Spanish is one of the smallest languages in the world at ~93k words.

Most languages have hundreds of thousands, English has over a million.

Spanish is also nearly phonetic. It's very simple, there's only a few ways to express yourself in Spanish compared to other languages.

Overall, it's one of the easiest languages to master.

ctoa an hour ago | parent | next [-]

The only thing you're right about here is that Spanish is "nearly phonetic" by which you mean that the writing system is orthographically transparent and very standardized. That's true and a huge benefit for learners.

The rest is not right, the word counts in particular is just a reflection of why counting words in a language is hard:

93k comes from the number headwords listed in the core RAE dictionary. The RAE's dictionary of Americanism adds another 70k entries. When you include historical and technical terminology, more comprehensive dictionaries will have well over 300k words.

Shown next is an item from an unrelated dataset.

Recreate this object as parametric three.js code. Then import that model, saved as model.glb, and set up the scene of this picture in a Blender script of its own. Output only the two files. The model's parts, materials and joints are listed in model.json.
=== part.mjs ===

Counting "over a million" from English comes from way, way more inclusive counting methods that throw in technical jargon, acronyms, global slang, etc. The OED, which would compare to the RAE dictionary numbers, lists only 171k words.

Beyond this, counting is complicated by the fact that compounding and morphological changes work differently, English will use different words in cases where Spanish would use suffixes, and will count compounds as words that in Spanish would be phrases.

"there's only a few ways to express yourself in Spanish compared to other languages." is very wrong. Spanish word order is massively more flexible than English, grammar and morphology more nuanced, they do things in different ways but this is a deep misunderstanding.

guille_ an hour ago | parent | prev | next [-]

This is the sort of thing you should run through an LLM. I'm surprised people can read that and not have their bs radar go off.

The only way to get to a million English words is to start counting things that nobody considers separate, or even real words. Even if you were to use a real dictionary word count (a quick search tells me Merriam-Webster unabridged more than cuts your number in half), I'd wonder if they're counting eg "see" and "seen" as one or two words.

(Similarly, 93k comes from RAE, which is intentionally conservative. Just pulling in regional words gets you a few more tens of thousands.

Anyway, just a wild thing to read.

elnatro an hour ago | parent | prev | next [-]

You are counting only the words that have been accepted in the RAE dictionary. A word is only accepted when there is a noticeable usage. So there is a lot of words that have not reached the category of “word” officially, but they exist.

Apart from that, the dictionary only list root words, not derivatives.

vondur 2 hours ago | parent | prev [-]

Yes, but I have an outrageous American English accent which ruins my attempt to speak it!